Greg Dixon is deputy editor of Canvas.

It has been said the only qualities essential for real success in journalism are a rat-like cunning, a plausible manner and a little literary ability. Despite having none of these things, Canvas deputy editor Greg Dixon has spent more than 20 years working as a journalist for the New Zealand Herald and North & South and Metro magazines. Although it has been rumoured that he embarked on his journalism career as the result of a lost bet, the truth is that although he was obsessed by the boy reporter Tintin as a child, he originally intended to be an accountant. Instead, after a long but at times spectacularly bad stint at university involving two different institutions, a year as a studio radio programme director and a still uncompleted degree, he fell into journalism, a decision his mother has only recently come to terms with. A graduate of the Auckland Institute of Technology (now AUT) journalism school, he was hired by the Herald on graduation in 1992 and spent the next eight years demonstrating little talent for daily news, some for television reviewing and a passable aptitude for long-form feature writing.

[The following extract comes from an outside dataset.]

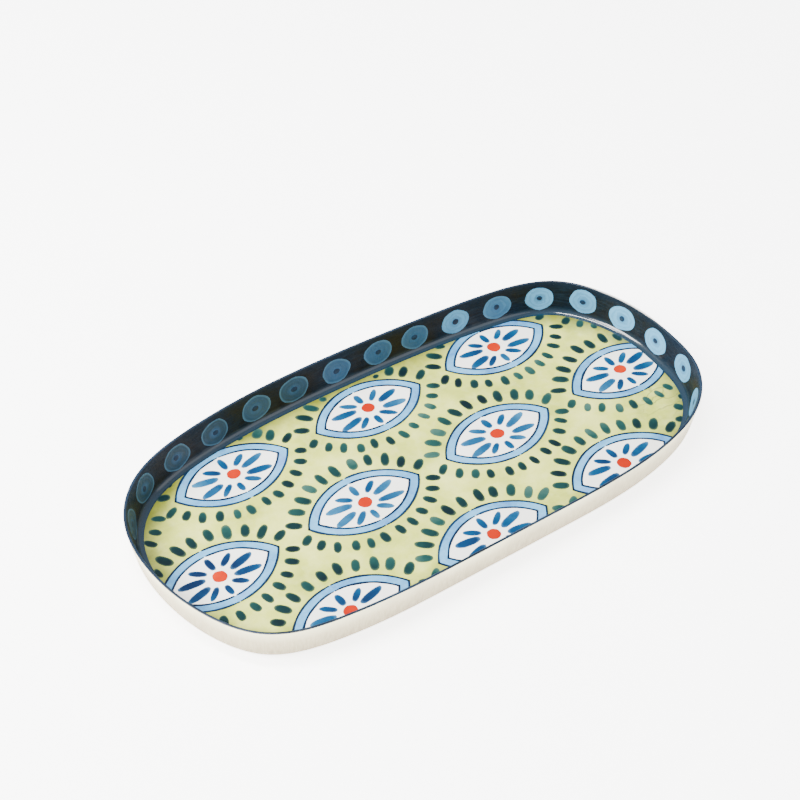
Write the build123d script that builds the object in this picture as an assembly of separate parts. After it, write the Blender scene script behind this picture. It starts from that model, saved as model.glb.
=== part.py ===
from build123d import *
import math
import os

# Oblong folk-art serving tray: one cast metal body, enamelled inside, with a painted pattern
# of eyes on the floor and a row of discs round the wall. Millimetres, +Z up, +X along the
# tray; the origin is the middle of the footprint, on the table.

# --- overall sizes -----------------------------------------------------------------------
LENGTH = 360.0           # outer rim, end to end
WIDTH = 180.5            # outer rim, side to side
HEIGHT = 24.0            # table to the top of the enamelled rim

# The rim is a hand-made rounded oblong, so its ends and sides aren't quite mirror images.
# Each pair is a share of half the length and of half the width, going round from +X.
RIM_OUTLINE = (
    (1.000, 0.000), (0.952, 0.478), (0.846, 0.771), (0.612, 0.928),
    (0.000, 1.012), (-0.617, 0.935), (-0.842, 0.767), (-0.961, 0.482),
    (-1.000, 0.000), (-0.949, -0.475), (-0.850, -0.773), (-0.622, -0.942),
    (0.000, -0.988), (0.622, -0.942), (0.843, -0.768), (0.965, -0.483),
)

# --- metal body --------------------------------------------------------------------------
WALL_FLARE = 3.5         # how far the wall leans out from foot to rim
RIM_THICKNESS = 1.3      # metal at the top of the wall
FOOT_THICKNESS = 2.0     # metal at the foot of the wall
FLOOR_THICKNESS = 2.2
BASE_RADIUS = 5.0        # outer bottom edge
INNER_RADIUS = 4.3       # wall to floor, inside

# --- enamel ------------------------------------------------------------------------------
COAT = 0.3               # fired coat on the floor, on the wall and on the rim
BAND_ON_FLOOR = 0.16     # flat strip of floor that the wall's navy coat still covers
PAINT = 0.12             # one layer of painted decoration

# --- painted eyes on the floor -----------------------------------------------------------
EYE_LENGTH = 76.0
EYE_HEIGHT = 44.0
FIELD_LENGTH = 63.0      # white field inside the blue band
FIELD_HEIGHT = 34.0
LINE_WIDTH = 0.9         # navy outlines of the band
DOT_RADIUS = 4.2
EYE_PITCH = 97.0         # from eye to eye in a row
ROW_PITCH = 62.8
FIRST_EYE = (0.2, 57.5)  # the middle eye of the far row
ROW_SLIP = 2.8           # every second row is half a pitch and this much further along
ROW_TILT = 0.009         # the rows climb this much per millimetre of length

# Petals round the dot: centre from the eye's centre, length, width, turn in degrees.
PETALS = (
    (-16.1, 3.1, 16.0, 4.6, -11), (15.3, 3.5, 16.0, 4.6, 13),
    (-16.1, -5.7, 16.0, 4.6, 12), (15.3, -5.0, 16.0, 4.6, -10),
    (-9.5, 8.1, 10.5, 3.6, -38), (8.8, 8.6, 10.5, 3.6, 38),
    (-8.9, -9.6, 10.5, 3.6, 38), (7.9, -9.4, 10.5, 3.6, -39),
    (-0.5, 10.3, 9.2, 3.9, 90), (-0.4, -11.2, 8.0, 3.6, 90),
)

# Lashes stand on an arc round each half of the eye, parallel to its edge.
UPPER_LASHES = 11
LOWER_LASHES = 12
LASH_GAP = 8.3           # edge of the eye to the middle of a lash
LASH_STEP = 11.2         # degrees between two upper lashes, seen from the arc's centre
LOWER_LASH_STEP = 10.5
UPPER_LASH = (10.0, 4.6)
LOWER_LASH = (8.0, 4.0)

# --- painted discs on the wall -----------------------------------------------------------
DISCS = 31
DISC_LENGTH = 20.5       # along the wall
DISC_HEIGHT = 16.4       # up the wall
DISC_LEVEL = 12.9        # height of the disc's centre above the table
DISC_START = 0.0275      # where the first disc stands, as a share of the way round
PUPIL_LENGTH = 4.2
PUPIL_HEIGHT = 3.4

UP = Vector(0, 0, 1)
METAL_TOP = HEIGHT - COAT
GROUND = FLOOR_THICKNESS + COAT          # top of the floor's enamel
OVER = 10.0                              # how far a cutting shape runs past what it cuts
DISC_DEPTH = 4.0                         # reach of a disc's cutting solid, each way
SMALLEST_MARK = 1.0                      # square millimetres; less than that isn't painted

os.makedirs("parts", exist_ok=True)


def rim_line(first):
    """The rim's outer edge as one closed curve that starts at one of the outline's points."""
    shares = RIM_OUTLINE[first:] + RIM_OUTLINE[:first]
    points = [(x * LENGTH / 2, y * WIDTH / 2) for x, y in shares]
    return Spline(*points, periodic=True)


RIM = rim_line(0)
RIM_FROM_LEFT = rim_line(len(RIM_OUTLINE) // 2)


def section_plane(rim):
    """Upright plane across the wall: X runs inwards from the rim's outer edge, Y is up."""
    tangent = rim % 0
    inward = UP.cross(tangent)
    return Plane(origin=rim @ 0, x_dir=inward, z_dir=inward.cross(UP))


def wall_run():
    """How far the wall's inner face leans out between the floor and the rim."""
    return WALL_FLARE + FOOT_THICKNESS - RIM_THICKNESS


def wall_lean():
    return math.atan2(wall_run(), METAL_TOP - FLOOR_THICKNESS)


def band_edge():
    """Inset of the line on the floor where the wall's navy coat ends."""
    bend = INNER_RADIUS * math.tan((math.pi / 2 - wall_lean()) / 2)
    return WALL_FLARE + FOOT_THICKNESS + bend + BAND_ON_FLOOR


def wall_section(coat):
    """Wall and a length of floor together, with the inside raised by a coat."""
    foot_end = band_edge() + OVER
    lean = wall_lean()
    sideways = coat / math.cos(lean)
    corner = WALL_FLARE + FOOT_THICKNESS + sideways - coat * math.tan(lean)
    face = make_face(Polyline(
        (0, METAL_TOP), (WALL_FLARE, 0), (foot_end, 0), (foot_end, FLOOR_THICKNESS + coat),
        (corner, FLOOR_THICKNESS + coat), (RIM_THICKNESS + sideways, METAL_TOP), close=True))
    for place, radius in (((WALL_FLARE, 0), BASE_RADIUS),
                          ((corner, FLOOR_THICKNESS + coat), INNER_RADIUS - coat)):
        vertex = face.vertices().sort_by_distance(Vector(*place, 0))[0]
        face = fillet(vertex, radius)
    return face


def swept(section, rim=RIM):
    """A section carried once round the tray, from the rim curve's first point."""
    faces = (section_plane(rim) * section).faces()
    return sweep(faces[0], path=Wire([rim.edge()]))


def level_edges(solid, height):
    """Closed edges that lie flat at one height, the shortest first."""
    edges = [e for e in solid.edges() if e.bounding_box().size.Z < 0.001]
    flat = [e for e in edges if abs(e.center().Z - height) < 0.001 and e.length > LENGTH]
    return sorted(flat, key=lambda e: e.length)


def floor_slab(ring, bottom, thickness):
    """Slab that fills a ring from its inner edge."""
    inner = level_edges(ring, bottom)[0]
    return extrude(Face(Wire([inner])), amount=thickness, dir=UP)


def tray_body():
    ring = swept(wall_section(0))
    return ring + floor_slab(ring, 0, FLOOR_THICKNESS)


def wall_enamel():
    coat = wall_section(COAT) - wall_section(0)
    reach = Pos(band_edge() / 2, HEIGHT / 2) * Rectangle(band_edge(), HEIGHT + OVER)
    return swept(coat & reach)


def rim_enamel():
    width = RIM_THICKNESS + COAT / math.cos(wall_lean())
    bead = make_face(Polyline((0, METAL_TOP), (width, METAL_TOP), (width, HEIGHT - COAT / 2),
                              (width - COAT, HEIGHT), (COAT, HEIGHT), (0, HEIGHT - COAT / 2),
                              close=True))
    return swept(bead)


def lens(length, height):
    """Pointed eye shape, two equal arcs tip to tip."""
    tips = ((-length / 2, 0), (length / 2, 0))
    return make_face(
        ThreePointArc(tips[0], (0, height / 2), tips[1])
        + ThreePointArc(tips[1], (0, -height / 2), tips[0]))


def eye_places():
    """Centres of all eyes whose lashes can reach the tray's floor."""
    places = []
    reach_x = LENGTH / 2 + EYE_LENGTH
    reach_y = WIDTH / 2 + EYE_HEIGHT
    columns = math.ceil(reach_x / EYE_PITCH) + 1
    rows = math.ceil(2 * reach_y / ROW_PITCH) + 1
    for row in range(-rows, rows + 1):
        start = FIRST_EYE[0] + (row % 2) * (EYE_PITCH / 2 + ROW_SLIP)
        for column in range(-columns, columns + 1):
            x = start + column * EYE_PITCH
            y = FIRST_EYE[1] + row * ROW_PITCH + ROW_TILT * x
            if abs(x) < reach_x and abs(y) < reach_y:
                places.append((x, y))
    return places


def stroke(x, y, length, width, turn):
    return Pos(x, y) * Rot(0, 0, turn) * Ellipse(length / 2, width / 2)


def lash_strokes():
    """The two fans of lashes round one eye."""
    edge_radius = (EYE_LENGTH ** 2 / 4 + EYE_HEIGHT ** 2 / 4) / EYE_HEIGHT
    drop = edge_radius - EYE_HEIGHT / 2
    radius = edge_radius + LASH_GAP
    strokes = []
    for side, count, step, size in ((1, UPPER_LASHES, LASH_STEP, UPPER_LASH),
                                    (-1, LOWER_LASHES, LOWER_LASH_STEP, LOWER_LASH)):
        for k in range(count):
            angle = 90 + (k - (count - 1) / 2) * step
            x = radius * math.cos(math.radians(angle))
            y = side * (radius * math.sin(math.radians(angle)) - drop)
            strokes.append(stroke(x, y, *size, side * angle))
    return strokes


def outline_faces():
    """Navy lines along both edges of the blue band."""
    outer = lens(EYE_LENGTH, EYE_HEIGHT) - offset(lens(EYE_LENGTH, EYE_HEIGHT), -LINE_WIDTH)
    field = lens(FIELD_LENGTH, FIELD_HEIGHT)
    inner = offset(field, LINE_WIDTH / 2, kind=Kind.INTERSECTION) - offset(field, -LINE_WIDTH / 2)
    return [outer, inner]


def on_floor(faces, bottom, area):
    """Flat painted shapes at every eye, as far as a part of the floor's enamel reaches."""
    solids = []
    for x, y in EYES:
        for face in faces:
            kept = Pos(x, y) * face & area
            for part in (kept.faces() if kept else []):
                if part.area > SMALLEST_MARK:
                    solids.append(extrude(Pos(0, 0, bottom) * part, amount=PAINT, dir=UP))
    return Compound(children=solids)


def disc_planes():
    """One plane for each disc, on the wall's enamel, evenly spaced at the discs' own level."""
    lean = wall_lean()
    below_top = (METAL_TOP - DISC_LEVEL) / (METAL_TOP - FLOOR_THICKNESS)
    inset = RIM_THICKNESS + COAT / math.cos(lean) + below_top * wall_run()
    line = Wire([RIM.edge()]).offset_2d(-inset)
    planes = []
    for k in range(DISCS):
        share = (DISC_START + k / DISCS) % 1
        along = line % share
        normal = UP.cross(along) * math.cos(lean) + UP * math.sin(lean)
        planes.append(Plane(origin=line @ share + UP * DISC_LEVEL, x_dir=along, z_dir=normal))
    return planes


def on_wall(planes, length, height, layer):
    """Oval dabs of paint that follow the wall, in the first or second layer."""
    below = COAT + (layer - 1) * PAINT
    section = wall_section(below + PAINT) - wall_section(below)
    skin = swept(section)
    skin_without_seam = swept(section, RIM_FROM_LEFT)
    solids = []
    for k, plane in enumerate(planes):
        # dabs on the last tenth of the way round are cut from a skin with its seam elsewhere
        at_seam = (DISC_START + k / DISCS) % 1 > 0.9
        dab = extrude(plane * Ellipse(length / 2, height / 2), amount=DISC_DEPTH, both=True)
        solids += ((skin_without_seam if at_seam else skin) & dab).solids()
    return Compound(children=solids)


def save(shape, name):
    export_step(shape, f"parts/{name}.step")


EYES = eye_places()
body = tray_body()
wall = wall_enamel()
floor = floor_slab(wall, FLOOR_THICKNESS, COAT)
FLOOR_AREA = Pos(0, 0, -GROUND) * floor.faces().sort_by(Axis.Z)[-1]
FREE_FLOOR = FLOOR_AREA - [Pos(x, y) * lens(EYE_LENGTH, EYE_HEIGHT) for x, y in EYES]
field = lens(FIELD_LENGTH, FIELD_HEIGHT)
band = lens(EYE_LENGTH, EYE_HEIGHT) - field
petals = [stroke(*petal) for petal in PETALS]
planes = disc_planes()

save(body, "tray_body")
save(wall, "wall_enamel")
save(floor, "floor_enamel")
save(rim_enamel(), "rim_enamel")
save(on_floor([band], GROUND, FLOOR_AREA), "eye_bands")
save(on_floor([field], GROUND, FLOOR_AREA), "eye_fields")
save(on_floor(outline_faces(), GROUND + PAINT, FLOOR_AREA), "eye_outlines")
save(on_floor(petals, GROUND + PAINT, FLOOR_AREA), "eye_petals")
save(on_floor([Circle(DOT_RADIUS)], GROUND + PAINT, FLOOR_AREA), "eye_dots")
save(on_floor(lash_strokes(), GROUND, FREE_FLOOR), "eye_lashes")
save(on_wall(planes, DISC_LENGTH, DISC_HEIGHT, 1), "wall_discs")
save(on_wall(planes, PUPIL_LENGTH, PUPIL_HEIGHT, 2), "wall_disc_pupils")
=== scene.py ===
import math
import random
import bpy
import bmesh
import numpy as np
from mathutils import Matrix, Vector, noise
from mathutils.geometry import convex_hull_2d


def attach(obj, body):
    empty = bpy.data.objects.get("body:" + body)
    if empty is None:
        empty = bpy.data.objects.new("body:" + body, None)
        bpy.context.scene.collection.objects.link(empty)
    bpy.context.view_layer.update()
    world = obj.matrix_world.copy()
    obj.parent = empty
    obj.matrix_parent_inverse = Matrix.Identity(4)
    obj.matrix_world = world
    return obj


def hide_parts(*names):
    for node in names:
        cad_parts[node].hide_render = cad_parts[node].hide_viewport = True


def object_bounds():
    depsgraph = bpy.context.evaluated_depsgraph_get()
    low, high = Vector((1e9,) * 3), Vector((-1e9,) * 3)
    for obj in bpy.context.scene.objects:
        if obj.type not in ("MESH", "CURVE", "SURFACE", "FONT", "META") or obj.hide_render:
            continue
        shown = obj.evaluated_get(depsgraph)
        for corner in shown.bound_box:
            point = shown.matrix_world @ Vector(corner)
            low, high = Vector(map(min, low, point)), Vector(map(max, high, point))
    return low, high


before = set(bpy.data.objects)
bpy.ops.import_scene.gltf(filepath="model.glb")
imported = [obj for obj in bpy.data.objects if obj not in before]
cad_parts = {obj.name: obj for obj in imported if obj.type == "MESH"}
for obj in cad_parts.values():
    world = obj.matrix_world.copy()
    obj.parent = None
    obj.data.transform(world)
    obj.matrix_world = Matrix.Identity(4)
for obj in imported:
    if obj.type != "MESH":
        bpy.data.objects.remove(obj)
cad_low, cad_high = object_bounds()
MM = 0.001

# --- Studio -----------------------------------------------------------------------------------
# The camera stands off the tray's near left corner and looks down on it. The tray lies on a
# glowing white table, with a soft key lamp far left, a weak fill in front and a long strip lamp
# overhead that draws a line of light in the glaze of the right end.
aim = Vector((21.7, 55.0, 0.0)) * MM
turn, tilt, away = math.radians(-34.92), math.radians(43.30), 1.040
back = Vector((math.sin(turn) * math.cos(tilt), -math.cos(turn) * math.cos(tilt), math.sin(tilt)))
camera = bpy.data.objects.new("camera", bpy.data.cameras.new("camera"))
camera.data.lens = 76.1
camera.data.sensor_width = 36.0
camera.data.clip_start = 0.01
camera.location = aim + back * away
camera.rotation_euler = (-back).to_track_quat("-Z", "Y").to_euler()
bpy.context.collection.objects.link(camera)
bpy.context.scene.camera = camera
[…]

Before returning to the Herald in 2008 to take up his present role, he spent three years as a freelance, three as a senior feature writer at Metro and one as a staff writer at North & South. As deputy editor of Canvas, his main responsibility is applauding the decisions of the editor, Michele Crawshaw. However he prefers to spend his time interviewing interesting people -- a career highlight was a confusing 15-minute phone interview with a stoned Anna Nicole Smith -- and pretending to understand what they're going on about. He has won awards for his writing and editing, but would have preferred a pay rise.